If your budget can stretch to a trailer, get one. On our first few visits, we were loaded up like the Beverly Hillbillies, but this became less practical as our eight-year-old and five-year-old grew and were joined by a third child. The five of us have been able to continue getting ourselves and our camping equipment around thousands of miles of France for a month at a time in a relatively small saloon car by adding the space of a trailer bought locally for £100. A trailer may be less necessary if travelling relatively shorter distances in Brittany, or when glamping with more equipment supplied on site, but for long stretches of DIY camping in numerous locations it’s worth the investment. Although it doesn’t take away the jigsaw of loading the car – clothes and towels in vacuum-packed bags, sleeping bags rolled flat to line the boot, everyone’s supplies in boxes and no individual bags – which Nikki has mastered and I, ashamedly without much effort to learn, have not.

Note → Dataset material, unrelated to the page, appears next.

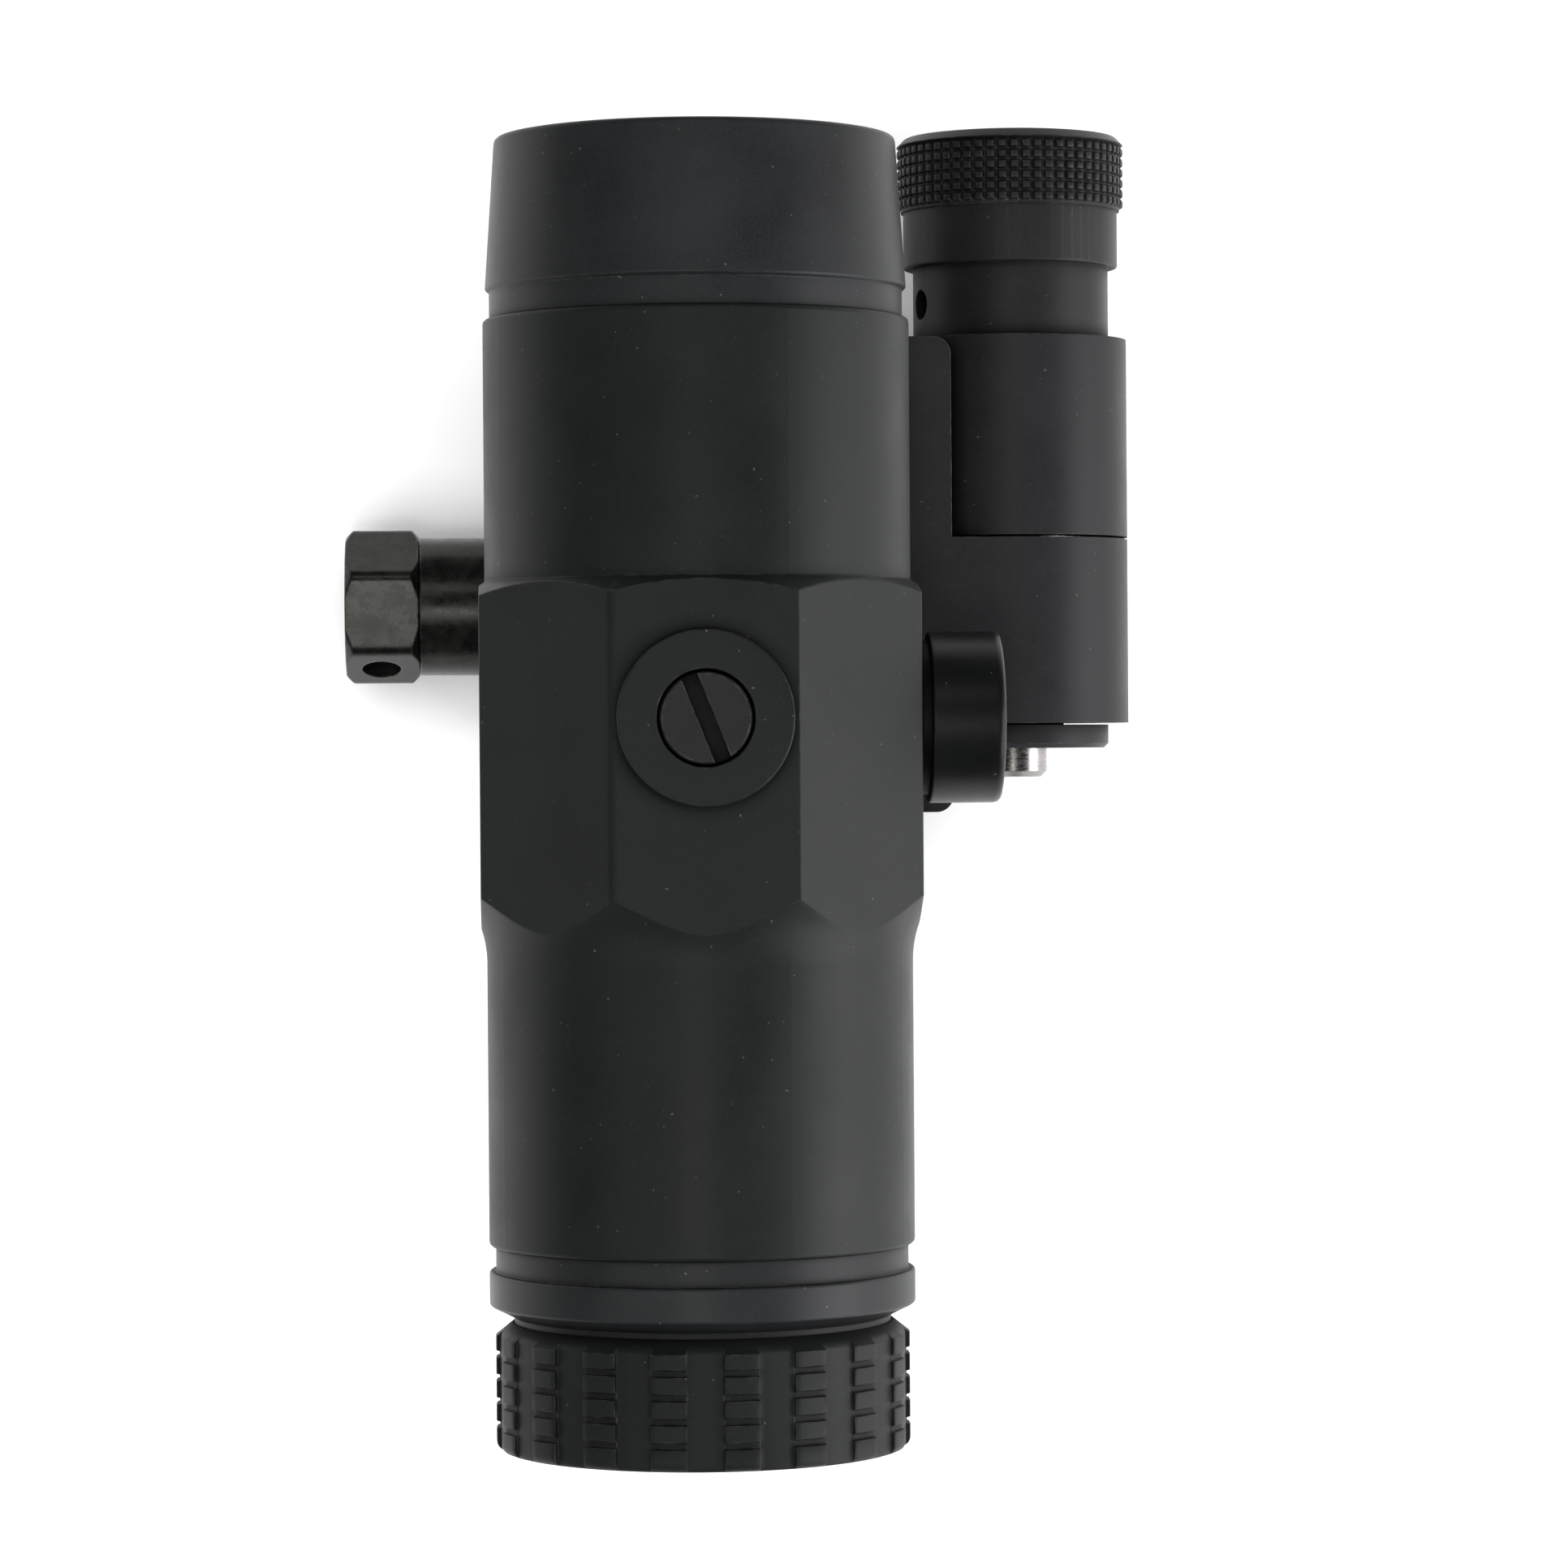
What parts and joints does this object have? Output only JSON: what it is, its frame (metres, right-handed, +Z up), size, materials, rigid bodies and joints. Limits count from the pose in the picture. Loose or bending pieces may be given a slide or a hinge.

Before leaving Milin Kehre, which is always slightly sad, I must mention its proximity to the Cote de Granit Rose, the Pink Granite Coast, one of the most celebrated stretches of coastline in Brittany, indeed in all of France, due to its unusual pink sands and sculpted rock formations. The range and almost numinous beauty of the beaches, the walks and the islets and the charming towns of the coast – such as Tregastel, Perros-Guirec and Ploumanac’h – and Lannion, the capital of one of Brittany’s nine traditional provinces, which is on the way if driving the roughly 40-minute route north west from Milin Kehre, are together simply unmissable. If I was ever forced – forced(!) – to choose a location for a home in France, the bastide towns of the Lot-et-Garonne and the Dordogne would take some beating, but Brittany’s Cote de Granit Rose would come very, very close.